L’autre finalité de la notation réside dans la comparaison. La note accordée place chaque « performance » sur une échelle qui la situe par rapport aux autres, avec une précision et une objectivité souhaitables et néanmoins variables. Dans un monde idéal, la grille de notation permettrait à chaque individu de se situer par rapport au groupe – une information utile dans un parcours d’apprentissage – sans que sa position dans l’échelle soit partagée avec d’autres. Personne n’aime les mauvaises notes : ni les artistes, ni les restaurants, ni les étudiants et les étudiantes. Mais les mauvaises notes font encore plus mal quand elles servent de fondement à des décisions prises par d’autres personnes que celle qui est évaluée : un client ou une spectatrice éventuelle, un comité d’admission aux cycles supérieurs ou un employeur potentiel.
Il y a une tension assez nette entre ces deux visées de l’évaluation. Les notes et leur distribution sur une courbe donnent de l’information claire, simple et immédiatement utilisable par les tiers. En tant que professeur, suis-je redevable à ces tiers? Dois-je me soucier de la manière dont ils reçoivent et utilisent cette information? Inversement, quand elle est destinée à la personne évaluée, la note toute nue n’est pas une rétroaction suffisamment riche. Ainsi, dans un environnement où les examens à choix multiples étaient essentiellement inconnus et par conséquent les questions à développement monnaie courante, j’ai consacré beaucoup de temps dans ma vie de jeune professeur à construire des grilles d’évaluation permettant de distinguer finement les B des B-. Peine perdue. Les étudiants et les étudiantes défilaient dans mon bureau pour en savoir plus. Conclusion, sans surprise : la rétroaction en « mots, impressions et idées », pour reprendre le propos de M. Cyr, est plus parlante quand il s’agit d’expliquer ce qui ne va pas dans une dissertation. Mais cela exige du temps et des ressources dont on ne dispose pas toujours, surtout si le groupe se compose de plusieurs dizaines de personnes, toutes désireuses de savoir exactement pourquoi elles ont démérité.

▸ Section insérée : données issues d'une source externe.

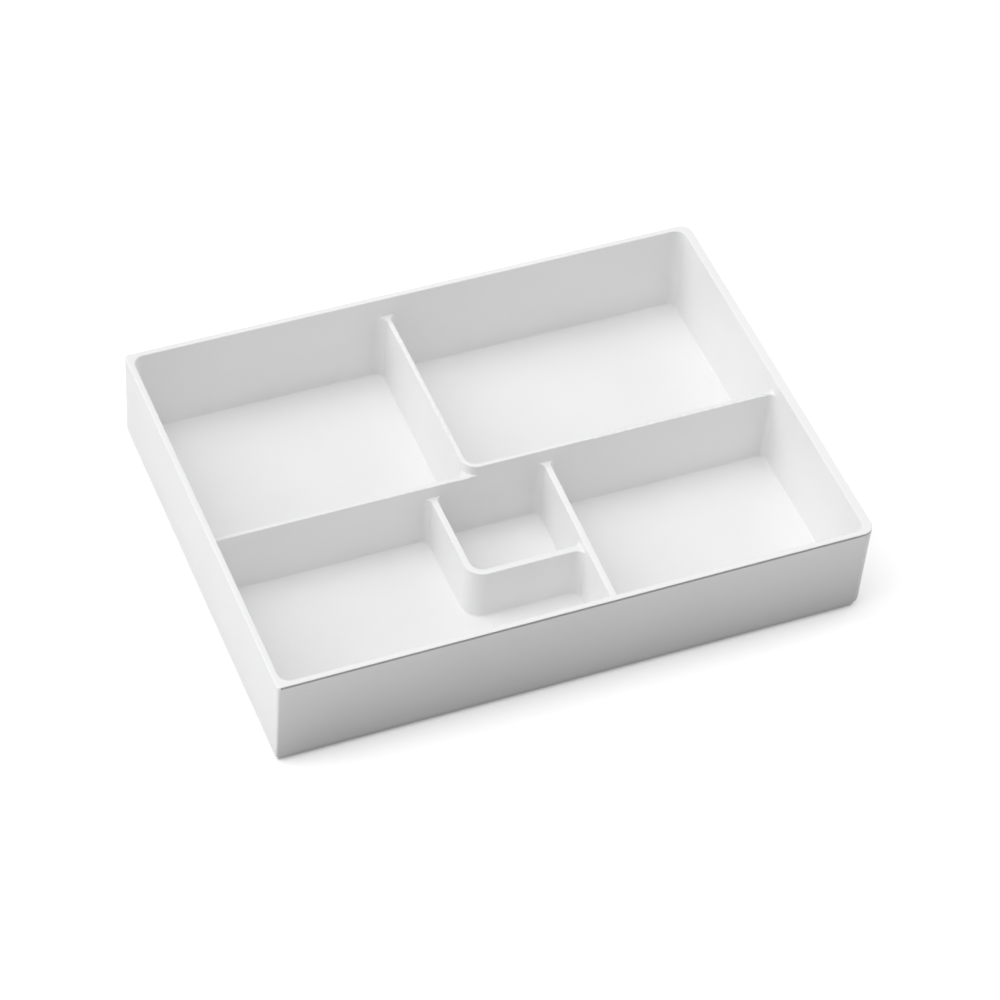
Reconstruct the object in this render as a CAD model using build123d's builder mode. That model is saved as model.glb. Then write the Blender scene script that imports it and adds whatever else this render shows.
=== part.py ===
from build123d import *
from math import radians, tan
import os

# Shallow moulded five-compartment tray on four non-slip pads.
# Millimetres. X to the right along the long side, Y to the rear, Z up.
# Origin: centre of the footprint, on the standing plane (underside of the pads).

os.makedirs("parts", exist_ok=True)

# ---------------------------------------------------------------- overall
width = 300.0            # X, over the rim
depth = 222.5            # Y, over the rim
height = 54.0            # Z, standing plane to rim

# ---------------------------------------------------------------- shell
rim_t = 3.0              # wall thickness at the rim: front, rear and left
rim_right = 4.6          # wall thickness at the rim: right
corner_out = 6.2         # outer vertical corner radius at the rim, right-hand corners
corner_left = 1.6        # outer vertical corner radius at the rim, left-hand corners
corner_in = 5.4          # inner vertical corner radius at the rim
draft = 0.55             # outer and inner wall draft, degrees
base_gap = 0.5           # underside of the moulding above the standing plane
step_z = 3.6             # top of the inset base step
step_in = 1.35           # inset of the base step from the foot of the wall
floor_z = 2.3            # top of the floor

# ---------------------------------------------------------------- rim groove
groove_top = 53.55       # the narrow groove under the front rim, upper side
groove_low = 52.20       # lower side
groove_in = 1.5          # depth into the front wall
groove_from = 1.8        # its left end, from the left side of the rim
groove_turn = 7.6        # how far it runs back round the right-hand corner

# ---------------------------------------------------------------- dividers
# plan positions measured from the front-left corner of the rim rectangle
cross_front = 105.2      # front face of the cross divider
cross_t = 2.3            # thickness of the cross divider and the rear divider
cross_hi = 46.2          # top of the right-hand part of the cross divider
cross_lo = 40.2          # top of the left-hand part of the cross divider
rear_div_xf = 134.9      # right face of the rear divider at the cross divider
rear_div_xr = 136.7      # right face of the rear divider at the rear wall
rear_div_end = 42.3      # its top at the rear wall (it falls from cross_hi)
rear_corner = 8.4        # outer radius where the rear divider turns right
cell_t = 3.3             # thickness of the small cell's walls
cell_top = 32.5          # top of the small cell's left and front walls
cell_left = 114.9        # left face of the small cell's left wall
cell_front = 51.2        # front face of the small cell's front wall
cell_corner = 9.3        # outer corner radius of the small cell
long_xr = 176.6          # right face of the long divider at the cross divider
long_xf = 174.7          # right face of the long divider at the front wall
long_top_r = 37.8        # its top at the cross divider
long_top_f = 35.8        # its top at the front wall
div_draft = 0.35         # divider draft per side, degrees

# ---------------------------------------------------------------- blends
blend_wall = 3.0         # vertical blends, cross divider to side walls
blend_rear = 1.6         # the same at the rear of its right-hand end
blend_div = 3.2          # vertical blends at the other divider junctions
floor_r = 1.0            # floor to wall blend
rim_r_out = 0.8          # outer rim edge
rim_r_in = 0.6           # inner rim edge
foot_r = 0.7             # foot of the outer wall, over the base step
under_r = 0.35           # edge of the underside

# ---------------------------------------------------------------- pads
pad_d = 12.0             # non-slip pad diameter
pad_h = 1.0              # pad thickness
pad_edge = 0.3           # pad lower edge radius
seat_d = 12.4            # seat diameter in the underside
pad_in_x = 24.0          # pad centre from the side of the rim
pad_in_y = 22.0          # pad centre from the front or rear of the rim

x0 = -width / 2.0
y0 = -depth / 2.0
eps = 0.6                # how far the dividers run into the walls
pad_points = [(x0 + pad_in_x, y0 + pad_in_y), (-x0 - pad_in_x, y0 + pad_in_y),
              (x0 + pad_in_x, -y0 - pad_in_y), (-x0 - pad_in_x, -y0 - pad_in_y)]


def px(x):
    return x0 + x


def py(y):
    return y0 + y


def outline(w, d, r_left, r_right):
    """Rectangle in the current sketch with its own corner radius on each hand."""
    with BuildSketch(mode=Mode.PRIVATE) as sk:
        Rectangle(w, d)
        fillet([v for v in sk.vertices() if v.X < 0], r_left)
        fillet([v for v in sk.vertices() if v.X > w / 2 - 0.1], r_right)
    add(sk.sketch)


def widen(dz):
    """Growth per side of a divider dz below its reference top."""
    return dz * tan(radians(div_draft))


def prism(points, z_top, z_low, corners=()):
    """Solid from plan points at z_top down to z_low, widening with the draft.
    corners: (x, y, radius) plan corners to round."""
    with BuildPart() as p:
        with BuildSketch(Plane.XY.offset(z_top)) as sk:
            with BuildLine():
                Polyline(*[(px(a), py(b)) for a, b in points], close=True)
            make_face()
            for cx, cy, r in corners:
                v = sk.vertices().sort_by_distance((px(cx), py(cy), z_top))[0]
                fillet(v, r)
        extrude(amount=-(z_top - z_low), taper=-div_draft)
    return p.part


def slope_cutter(ya, za, yb, zb, xa, xb, y_lo, y_hi):
    """Block above the sloping line (ya, za) to (yb, zb), between xa and xb."""
    def z(y):
        return za + (zb - za) * (y - ya) / (yb - ya)
    with BuildPart() as p:
        with BuildSketch(Plane.YZ.offset(px(xa))):
            with BuildLine():
                Polyline((py(y_lo), z(y_lo)), (py(y_hi), z(y_hi)),
                         (py(y_hi), height + 4), (py(y_lo), height + 4), close=True)
            make_face()
        extrude(amount=xb - xa)
    return p.part


def upright_at(part, x, y, reach=2.6):
    """The longest near-vertical edge whose foot and head stand close to (x, y)."""
    best = None
    for e in part.edges():
        b = e.bounding_box()
        if b.size.Z < 6 or b.size.X > 1.5 or b.size.Y > 1.5:
            continue
        c = b.center()
        d = ((c.X - px(x)) ** 2 + (c.Y - py(y)) ** 2) ** 0.5
        if d < reach and (best is None or b.size.Z > best.bounding_box().size.Z):
            best = e
    return best


foot_z = floor_z - 0.4

# rear divider turning into the right-hand part of the cross divider
hook = prism(
    [(rear_div_xf - cross_t, cross_front), (width - rim_right + eps, cross_front),
     (width - rim_right + eps, cross_front + cross_t), (rear_div_xf, cross_front + cross_t),
     (rear_div_xr, depth - rim_t + eps), (rear_div_xr - cross_t, depth - rim_t + eps)],
    cross_hi, foot_z,
    [(rear_div_xf - cross_t, cross_front, rear_corner),
     (rear_div_xf, cross_front + cross_t, rear_corner - cross_t)])
y_bend = cross_front + rear_corner + 5.0
hook = hook - slope_cutter(y_bend, cross_hi, depth - rim_t, rear_div_end,
                           rear_div_xf - 12, rear_div_xr + 6, y_bend, depth + 1)

# left-hand part of the cross divider, faces in line with the right-hand part
g = widen(cross_hi - cross_lo)
cross_left = prism(
    [(rim_t - eps, cross_front - g), (rear_div_xf + 9.0, cross_front - g),
     (rear_div_xf + 9.0, cross_front + cross_t + g), (rim_t - eps, cross_front + cross_t + g)],
    cross_lo, foot_z)

# long divider of the front half
long_div = prism(
    [(long_xf - cell_t, rim_t - eps), (long_xf, rim_t - eps),
     (long_xr, cross_front + 1.0), (long_xr - cell_t, cross_front + 1.0)],
    long_top_r, foot_z)
long_div = long_div - slope_cutter(cross_front, long_top_r, rim_t, long_top_f,
                                   long_xf - 8, long_xr + 8, 0, cross_front + 3)

# small cell: left wall turning into its front wall
cell_back = cross_front + 1.0
cell = prism(
    [(cell_left, cell_front), (long_xf - 0.6, cell_front),
     (long_xf - 0.6, cell_front + cell_t), (cell_left + cell_t, cell_front + cell_t),
     (cell_left + cell_t, cell_back), (cell_left, cell_back)],
    cell_top, foot_z,
    [(cell_left, cell_front, cell_corner),
     (cell_left + cell_t, cell_front + cell_t, cell_corner - cell_t)])

# ================================================================= tray
with BuildPart() as tray:
    # tapered outer body
    with BuildSketch(Plane.XY.offset(height)):
        outline(width, depth, corner_left, corner_out)
    extrude(amount=-(height - step_z), taper=draft)

    # inset base step
    foot_x = width - 2 * (height - step_z) * tan(radians(draft)) - 2 * step_in
    foot_y = depth - 2 * (height - step_z) * tan(radians(draft)) - 2 * step_in
    with BuildSketch(Plane.XY.offset(base_gap)):
        outline(foot_x, foot_y, corner_left - 0.9, corner_out - 1.6)
    extrude(amount=step_z - base_gap + 0.2)

    # open interior
    with BuildSketch(Plane.XY.offset(height)):
        with Locations(((rim_t - rim_right) / 2, 0)):
            RectangleRounded(width - rim_t - rim_right, depth - 2 * rim_t, corner_in)
    extrude(amount=-(height - floor_z), taper=draft, mode=Mode.SUBTRACT)

    # dividers, one moulding with the shell
    add(hook)
    add(cross_left)
    add(long_div)
    add(cell)

    # vertical blends at the junctions
    m = rim_t
    for jx, jy, r in [
        (m, cross_front, blend_wall), (m, cross_front + cross_t, blend_wall),
        (width - rim_right, cross_front, blend_wall),
        (width - rim_right, cross_front + cross_t, blend_rear),
        (rear_div_xr - cross_t, depth - m, 4.0), (rear_div_xr, depth - m, 5.0),
        (rear_div_xf - cross_t, cross_front + cross_t, 4.0),
        (cell_left, cross_front, blend_div), (cell_left + cell_t, cross_front, blend_div),
        (long_xr - cell_t, cross_front, blend_div), (long_xr, cross_front, blend_div),
        (long_xf - cell_t + 0.9, cell_front, 4.0), (long_xf - cell_t + 1.0, cell_front + cell_t, 4.0),
        (long_xf - cell_t, m, blend_div), (long_xf, m, blend_div),
    ]:
        e = upright_at(tray, jx, jy)
        fillet(e, r)

    # floor to wall blends in every compartment
    floor_edges = [e for e in tray.edges()
                   if abs(e.bounding_box().min.Z - floor_z) < 0.02
                   and abs(e.bounding_box().max.Z - floor_z) < 0.02]
    fillet(floor_edges, floor_r)

    # rim: rounded outer and inner edges
    rim_edges = [e for e in tray.edges() if e.bounding_box().min.Z > height - 0.01]
    outer = [e for e in rim_edges
             if abs(e.center().X) > width / 2 - 2.2 or abs(e.center().Y) > depth / 2 - 2.2]
    fillet(outer, rim_r_out)
    rim_edges = [e for e in tray.edges() if e.bounding_box().min.Z > height - 0.01]
    inner = [e for e in rim_edges
             if e.bounding_box().max.X < width / 2 - rim_right + 0.2
             and e.bounding_box().min.X > -width / 2 + rim_t - 0.2
             and e.bounding_box().max.Y < depth / 2 - rim_t + 0.2
             and e.bounding_box().min.Y > -depth / 2 + rim_t - 0.2]
    fillet(inner, rim_r_in)

    # narrow groove under the rim of the front face, round to the right-hand corner
    with BuildPart(mode=Mode.PRIVATE) as band:
        with BuildSketch(Plane.XY.offset(groove_low)):
            with Locations((x0 + groove_from, y0 + groove_turn)):
                Rectangle(width + 4.0, groove_turn + 4.0, align=(Align.MIN, Align.MAX))
        extrude(amount=groove_top - groove_low)
    with BuildPart(mode=Mode.PRIVATE) as core:
        with BuildSketch(Plane.XY.offset(groove_low - 1)):
            outline(width - 2 * groove_in, depth - 2 * groove_in,
                    0.5, corner_out - groove_in)
        extrude(amount=groove_top - groove_low + 2)
    add(band.part - core.part, mode=Mode.SUBTRACT)

    # foot of the wall over the base step, and the edge of the underside
    foot = [e for e in tray.edges()
            if abs(e.bounding_box().min.Z - step_z) < 0.02
            and abs(e.bounding_box().max.Z - step_z) < 0.02
            and (abs(e.center().X) > foot_x / 2 + 0.6 or abs(e.center().Y) > foot_y / 2 + 0.6)]
    fillet(foot, foot_r)
    under = [e for e in tray.edges() if e.bounding_box().max.Z < base_gap + 0.02]
    fillet(under, under_r)

    # seats for the pads
    with BuildSketch(Plane.XY.offset(base_gap)):
        with Locations(*pad_points):
            Circle(seat_d / 2)
    extrude(amount=pad_h - base_gap, mode=Mode.SUBTRACT)

tray.part.label = "tray"
export_step(tray.part, "parts/tray.step")

# ================================================================= pads
with BuildPart() as foot_pad_front_left:
    with BuildSketch():
        with Locations(pad_points[0]):
            Circle(pad_d / 2)
    extrude(amount=pad_h)
    fillet(foot_pad_front_left.edges().group_by(Axis.Z)[0], pad_edge)
foot_pad_front_left.part.label = "foot_pad_front_left"
export_step(foot_pad_front_left.part, "parts/foot_pad_front_left.step")

with BuildPart() as foot_pad_front_right:
    with BuildSketch():
        with Locations(pad_points[1]):
            Circle(pad_d / 2)
    extrude(amount=pad_h)
    fillet(foot_pad_front_right.edges().group_by(Axis.Z)[0], pad_edge)
foot_pad_front_right.part.label = "foot_pad_front_right"
export_step(foot_pad_front_right.part, "parts/foot_pad_front_right.step")

with BuildPart() as foot_pad_rear_left:
    with BuildSketch():
        with Locations(pad_points[2]):
            Circle(pad_d / 2)
    extrude(amount=pad_h)
    fillet(foot_pad_rear_left.edges().group_by(Axis.Z)[0], pad_edge)
foot_pad_rear_left.part.label = "foot_pad_rear_left"
export_step(foot_pad_rear_left.part, "parts/foot_pad_rear_left.step")

with BuildPart() as foot_pad_rear_right:
    with BuildSketch():
        with Locations(pad_points[3]):
            Circle(pad_d / 2)
    extrude(amount=pad_h)
    fillet(foot_pad_rear_right.edges().group_by(Axis.Z)[0], pad_edge)
foot_pad_rear_right.part.label = "foot_pad_rear_right"
export_step(foot_pad_rear_right.part, "parts/foot_pad_rear_right.step")
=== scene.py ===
# Compartment tray in white moulded plastic on four rubber pads, on a pale floor under soft studio light.
import bpy
import bmesh
import math
from mathutils import Matrix, Vector
from mathutils.geometry import delaunay_2d_cdt


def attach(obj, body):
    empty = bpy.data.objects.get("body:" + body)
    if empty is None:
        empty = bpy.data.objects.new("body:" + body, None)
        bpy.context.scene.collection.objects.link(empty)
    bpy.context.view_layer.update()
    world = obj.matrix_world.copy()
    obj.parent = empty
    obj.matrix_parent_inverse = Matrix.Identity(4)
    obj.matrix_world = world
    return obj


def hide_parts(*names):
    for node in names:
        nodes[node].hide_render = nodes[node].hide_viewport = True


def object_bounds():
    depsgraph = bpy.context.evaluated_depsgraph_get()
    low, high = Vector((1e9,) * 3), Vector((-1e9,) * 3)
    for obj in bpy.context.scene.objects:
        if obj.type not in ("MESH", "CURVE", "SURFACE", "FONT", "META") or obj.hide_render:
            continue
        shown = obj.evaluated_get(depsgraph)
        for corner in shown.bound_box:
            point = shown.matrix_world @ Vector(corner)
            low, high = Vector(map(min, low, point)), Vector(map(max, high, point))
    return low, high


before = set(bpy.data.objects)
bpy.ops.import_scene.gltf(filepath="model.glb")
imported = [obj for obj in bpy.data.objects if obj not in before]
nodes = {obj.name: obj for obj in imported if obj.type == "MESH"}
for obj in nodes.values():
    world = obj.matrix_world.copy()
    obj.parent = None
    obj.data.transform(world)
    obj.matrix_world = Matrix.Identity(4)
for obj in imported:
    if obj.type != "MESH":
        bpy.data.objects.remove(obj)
cad_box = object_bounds()
scene = bpy.context.scene
scene.view_settings.view_transform = "Standard"

MM = 0.001
EDGE_R = 0.60 * MM          # rounding of the divider tops
GROOVE_PAINTED_SHADE = 0.80          # painted shade inside the rim groove, as a fraction of the shell colour
EDGE_STEPS = 5              # facets across that rounding
JUNCTION_STEP = 0.30 * MM   # spacing of points where a divider top meets a taller wall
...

Au fil des années, j’en suis venu à la conclusion que la rétroaction « en mots » importe plus que la note, même si mes étudiants et mes étudiantes n’ont pas toujours partagé mon avis. Je n’ignore pas que les notes ont des conséquences et qu’elles ne doivent pas être données de manière négligente ou cavalière. Mais j’ai choisi de porter une attention plus grande au lien étroit entre l’évaluation et l’apprentissage. En m’assurant d’évaluer les habiletés et les connaissances effectivement et explicitement utilisées dans mon cours. En divulguant à l’avance ma grille d’évaluation et le poids relatif accordé à chaque élément. En remettant à chaque personne une version papier de cette grille, annotée à partir du contenu de son propre cahier d’examen. La taille de mes groupes a varié, d’une quinzaine de personnes dans un séminaire à de grands groupes de près de 200 personnes dans un cours obligatoire. J’y ai consacré bien des heures et des jours aux alentours de Noël ou des belles journées de mai. Je n’ai pas fait que des heureux. Mais cela en valait la peine. À coups d’essais et d’erreurs, je suis généralement – mais pas toujours – parvenu à m’acquitter de ma responsabilité fondamentale d’expliquer leurs succès et leurs échecs à ceux et celles à qui j’ai enseigné.
En réponse à René Richard Cyr, certains ont fait valoir que l’attribution d’une cote sur 10 n’était pas destinée aux artistes, mais plutôt aux nombreuses personnes qui cherchent un moyen de choisir entre les nombreux spectacles qui s’offrent à elles. C’est ici, à mon avis, que les métiers de prof et de critique de théâtre se séparent. Les enseignants doivent éviter de trop se soucier des autres « usagers » de l’information transmise par les relevés de notes. À vous qui consacrez de nombreuses heures à lire, évaluer et commenter des travaux, thèses et autres examens, je vous lève mon chapeau. Ce sera toujours la partie la plus difficile de la carrière que vous avez choisie.
P.-S. ‒ La pièce mise en scène par René Richard Cyr a reçu la note de 8,5/10. Si elle est reprise, courez vite la voir!